2. Working memory affects reading ability

Psycholinguist ED Hirsch Jr says, “If decoding does not happen quickly, the decoded material will be forgotten before it is understood.” We expect fluent and accurate decoding to be one of the first things children learn in primary school. Often though, although children can read, they can’t do it quickly enough. Normal reading speed is 300 words per minute; if reading speed falls below 200 words per minute, comprehension begins to suffer. For a skilled reader, word recognition skills have been automated and embedded in long-term memory. When we read we don’t have to consciously think about any it and our fragile working memory is free to infer, speculate, hypothesise and anticipate.

3. Comprehension depends on general knowledge

Teaching comprehension ‘skills’ like inferring, predicting, questioning and empathising do make a marginal difference to children’s ability to understand texts, but they’re not worth spending more than a lesson or so on. There’s a great story about a woman who went to hear Einstein give a lecture on relativity only to say, “I understood all the words. It was just how they were put together that baffled me.” Understanding what you read depends on how much you know about the subject you’re reading about.

(...) The only way to reliably understand a text is to have sufficient background knowledge to make sense of the concepts. As a teacher, this simply means you need to make sure students understand the concepts that underlie a text before giving it to them to read.

4. Vocabulary matters

Even if you have sufficient general knowledge, you still need to know what the words mean. Surprisingly, we need to know 90-95% of the words in a text in order to understand it (Nagy & Scott 2000.) This may seem high, but 5% would be about 10-15 words a page. Imagine reading something where you have to look up 10 words a page; your working memory would very quickly become overloaded and you’d probably give up.

Vocabulary breaks down into 3 tiers. Tier 1 is the vocabulary of spoken language and not something we need to worry about much in schools. Tier 3 is specialised, academic language – key words. We’re pretty good at teaching these because a conceptual understanding of say, osmosis, depends on knowing what the word means. 

The problem is with Tier 2. These are words which are common in written texts but rare in speech. Unless you read, you won’t encounter these words, but to readers their meaning is so obvious it’s hardly worth mentioning.
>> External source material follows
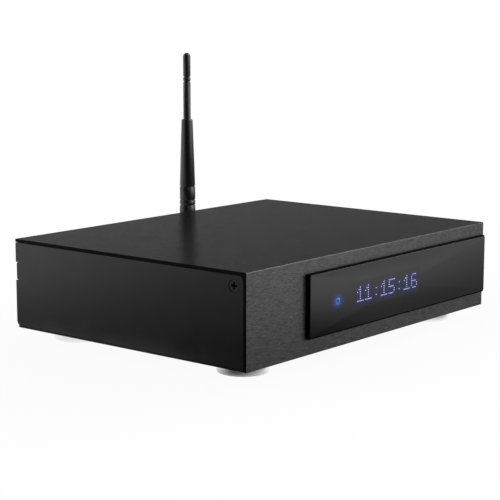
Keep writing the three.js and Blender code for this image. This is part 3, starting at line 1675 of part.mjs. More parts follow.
for (const [place, x, y] of footPlaces()) {
  addPiece("foot_" + place, foot(x, y), turnedAluminium);
  addPiece("foot_pad_" + place, footPad(x, y), rubberBlack);
  addPiece("foot_screw_" + place, footScrew(x, y), bareSteel);
}

addPiece("display_block", displayBlock(), glossBlack);
addPiece("display_tube", displayTube(), darkGlass);
addPiece("light_ring", lightRing(), clearLight);
addPiece("infrared_receiver", infraredReceiver(), mouldedBlack);
addPiece("display_board", displayBoard(), circuitGreen);
addPiece("display_ribbon", displayRibbon(), cableGrey);

addPiece("main_board", mainBoard(), circuitGreen);
addPiece("heatsink", heatsink(), turnedAluminium);
addPiece("fan_frame", fanFrame(), mouldedBlack);
addPiece("fan_rotor", fanRotor(), mouldedBlack);
addPiece("fan_lead", fanLead(), mouldedBlack);

addPiece("power_socket", powerSocket(), mouldedBlack);
addPiece("usb_socket_rear", usbStack(), bareSteel);
addPiece("network_socket", networkSocket(), bareSteel);
addPiece("video_socket", videoSocket(), bareSteel);
addPiece("optical_socket", opticalSocket(), mouldedBlack);
addPiece("audio_socket", audioSocket(), mouldedBlack);
const sideNames = ["usb_socket_side_front", "usb_socket_side_rear"];
for (const [index, y] of usbSidePlaces().entries()) {
  addPiece(sideNames[index], sideUsbSocket(y), bareSteel);
}
addPiece("card_socket", cardSocket(), bareSteel);

addPiece("switch_housing", switchHousing(), mouldedBlack);
const rockerPivot = new THREE.Group();
rockerPivot.position.set(switchX, rockerY, switchFromBottom);
rockerPivot.rotation.x = -rockerTilt;
casing.add(rockerPivot);
addPiece("switch_rocker", switchRocker(), mouldedBlack, rockerPivot);

addPiece("antenna_connector", antennaConnector(), goldMetal);
addPiece("antenna_panel_nut", antennaPanelNut(), goldMetal);
addPiece("antenna_coupling_nut", couplingNut(), goldMetal);
addPiece("antenna_elbow", antennaElbow(), satinBlack);
addPiece("antenna_pin", antennaPin(), bareSteel);
addPiece("antenna_lead", antennaLead(), mouldedBlack);
const antennaHinge = new THREE.Group();
antennaHinge.position.set(antennaX, antennaY, antennaFromBottom);
casing.add(antennaHinge);
addPiece("antenna_sleeve", antennaSleeve(), satinBlack, antennaHinge);
addPiece("antenna_rod", antennaRod(), satinBlack, antennaHinge);

// The casing moves so that the origin lies under the middle of the whole player, on its stand.
const frontmost = -(tapeThickness + displayDepth);
const rearmost = antennaY + sleeveFootRadius;
casing.position.set(-casingWidth / 2, -middle(frontmost, rearmost), footHeight);

const player = new THREE.Group();
player.add(casing);

export default player;
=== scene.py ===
"""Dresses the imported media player: finishes, display, turned feet, antenna and stage.

Lengths are in metres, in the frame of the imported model. Places on the casing are given in millimetres
from its front left lower corner, with X to the right, Y to the rear and Z up.
"""

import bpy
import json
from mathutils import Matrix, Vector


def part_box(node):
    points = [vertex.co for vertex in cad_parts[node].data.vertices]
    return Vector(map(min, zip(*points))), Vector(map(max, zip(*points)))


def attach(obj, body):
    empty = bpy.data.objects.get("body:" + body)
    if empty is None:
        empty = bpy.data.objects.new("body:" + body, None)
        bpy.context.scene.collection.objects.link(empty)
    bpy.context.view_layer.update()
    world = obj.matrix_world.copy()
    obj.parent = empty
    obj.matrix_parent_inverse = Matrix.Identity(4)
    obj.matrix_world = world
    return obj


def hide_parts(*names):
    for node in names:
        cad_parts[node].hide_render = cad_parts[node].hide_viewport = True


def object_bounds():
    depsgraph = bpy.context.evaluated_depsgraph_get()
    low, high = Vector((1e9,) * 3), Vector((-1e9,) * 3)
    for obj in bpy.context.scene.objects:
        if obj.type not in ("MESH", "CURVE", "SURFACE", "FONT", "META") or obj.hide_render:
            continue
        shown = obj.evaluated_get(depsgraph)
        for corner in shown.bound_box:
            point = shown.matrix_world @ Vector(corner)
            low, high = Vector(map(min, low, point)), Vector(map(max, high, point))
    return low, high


bl_info = {
    "name": "Media player with hard drive tray",
    "version": (1, 0, 0),
    "blender": (4, 5, 0),
    "location": "3D View > Sidebar > Media player",
    "description": "Builds the finishes, display, feet and antenna of a media player on its packed frame",
    "category": "Object",
}

import json
from functools import partial

import bpy
import numpy as np
from bpy.props import FloatProperty, FloatVectorProperty, PointerProperty, StringProperty
from mathutils import Matrix, Vector

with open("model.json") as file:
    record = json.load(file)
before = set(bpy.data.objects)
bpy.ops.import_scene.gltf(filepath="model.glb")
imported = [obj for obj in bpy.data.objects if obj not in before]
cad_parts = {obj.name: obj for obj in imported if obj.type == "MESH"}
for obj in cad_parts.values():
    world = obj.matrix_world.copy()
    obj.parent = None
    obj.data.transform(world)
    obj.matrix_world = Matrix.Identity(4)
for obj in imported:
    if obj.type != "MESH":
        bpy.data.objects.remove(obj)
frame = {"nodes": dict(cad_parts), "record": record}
CAD_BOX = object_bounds()
CASING_CORNER = np.array(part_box("outer_shell")[0])
CORNERS = ("front_left", "front_right", "rear_left", "rear_right")
# The clock's figures, seven rows of five dots each.
DOT_PATTERNS = {
    "0": "01110 10001 10011 10101 11001 10001 01110",
    "1": "00100 01100 10100 00100 00100 00100 11111",
    "2": "01110 10001 00001 00010 00100 01000 11111",
    "3": "11111 00010 00100 00010 00001 10001 01110",
    "4": "00010 00110 01010 10010 11111 00010 00010",
    "5": "11111 10000 10000 11110 00001 00001 11110",
    "6": "01110 10000 10000 11110 10001 10001 01110",
    "7": "11111 00001 00010 00100 01000 01000 01000",
    "8": "01110 10001 10001 01110 10001 10001 01110",
    "9": "01110 10001 10001 01111 00001 00010 01100",
    ":": "00000 00000 00100 00000 00000 00100 00000",
}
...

Academic success depends on being familiar with the language used in text books and exam papers. You may understand a concept, but if you don’t know the word used to label it you’ll be at a huge disadvantage. (...) 

5. Everyone loves stories

Students who read for at least 20 minutes per day and enjoy reading do better at school. Indeed, according to the Institute of Fiscal Studies, reading ability at age 10 predicts future income at age 42. The more you read, the wider your vocabulary and general knowledge will be. Unfortunately, unless you’ve embedded word recognition skills in long-term memory you’re probably not going to enjoy reading: it will be laborious, effortful and dull. Many many students report ‘hating’ reading. In a piece of very unscientific research I did with a school students reported that reading was for old people and people with no friends. Not cool.

But even though some children ‘hate’ reading, everyone loves stories.  Stories occupy a ‘psychologically privileged’ position in how we think and understand the world. One way to harness students love of stories is for teachers to read to them. Primary teachers do this regularly but reading aloud tends to be frowned on in secondary schools. We get our knickers in a twist about trying to prove progress and other such nonsense.

(...) Knowing this stuff won’t magically make your students read better but it will make you a more effective teacher. Whatever your subject, at some point academic success depends on students’ ability to read. If you understand a bit more about the processes and why some children struggle, you will be better placed to adjust your classroom practice and refer students for appropriate support.